Tedrow is taken under wing by Pete Bondurant, mob-beholden French-Canadian hulk and all-purpose fixer who had formerly scored drugs for Howard Hughes and run Cuban exile training camps pre-Bay of Pigs. Bondurant is an Ellroy novelty—a happily married, willful man who struggles with the impact "The Life" has on him. Bondurant works with/for dirty lawyer Ward Littell, a heavily conflicted former seminarian and disgraced FBI wiretap man who cannot purge his liberal leanings, nor free himself from the glare of J. Edgar Hoover, setting in motion a good portion of the book's spiritual, rather than obvious physical, conflict.

The recent historical epoch, and the creepy feeling that this could all be true, keeps a reader flipping through Ellroy's oft-frustrating staccato prose gunshots. Ellroy is a literary stylist of the highest order, a writer with a distinctly cynical worldview whose sheer force of will pushes one through a complex globe of shifting loyalties and undone deals. The Cold Six Thousand is so epic in scope, so quick to introduce and resolve and build on plot points, that 30 of its pages would be the basis of 300 in most other noir novels. Important caveats are dropped in the midst of curt descriptive passages, forcing close examination and rewarding longer attention spans. This will endear or infuriate a reader.

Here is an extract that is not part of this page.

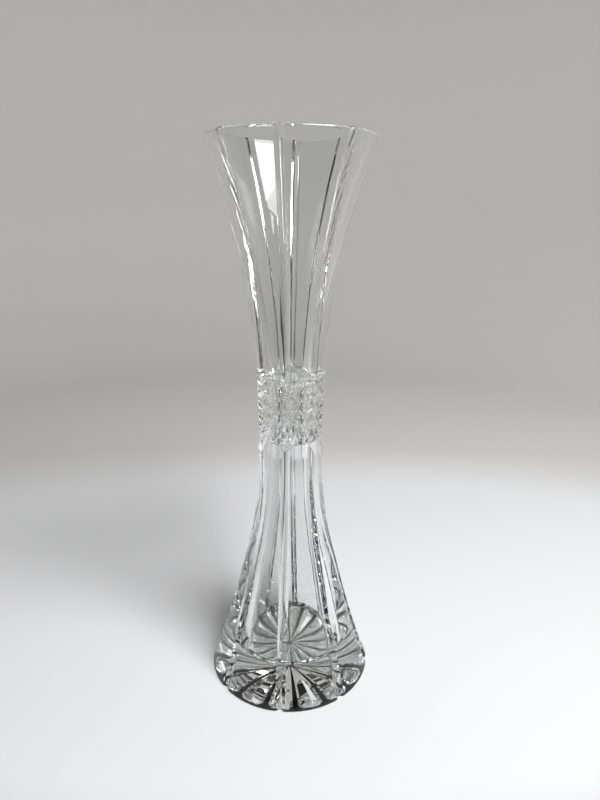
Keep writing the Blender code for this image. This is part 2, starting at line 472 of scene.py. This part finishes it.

It takes a lot of chutzpah to attempt a work as dense as this and even more to sell it as literature with a capital "L" to anyone other than conspiracy enthusiasts. Ellroy, affectionately known as "Demon Dog" to fans, succeeds far more often than he fails. Despite its enormity, the book's plot is fairly tight, each character's motivation fully realized, each foreshadowing paid off. Much like on television's The Sopranos, the protagonists lead horrible lives, kill or pull strings on command, and have deep fissures in their emotional lives. Also like the show, Ellroy enables the reader to like these characters, or at least understand their decisions, and pull for them to make it through to the end.

The Cold Six Thousand is also a book of unforgiving, intense violence and racial invective, flying in the face of politically correct notions that re-wording the problem solves the problem. The violence does not always have consequences, the guilty go unpunished, and the good guys lose. It may not be typical narrative, but it's dizzyingly fun in its machismo, and, more to the point, honest about the time frame it represents.

Ellroy promises a final book in this "Underworld USA" trilogy, one that will surely leave unturned none of the numerous stones along the byways of America circa 1968-1972, including the final days of Hoffa, the Nixon presidency, and Watergate. If we're lucky, it will be as bleak, honest, and unforgiving as his best work, which The Cold Six Thousand will rank among.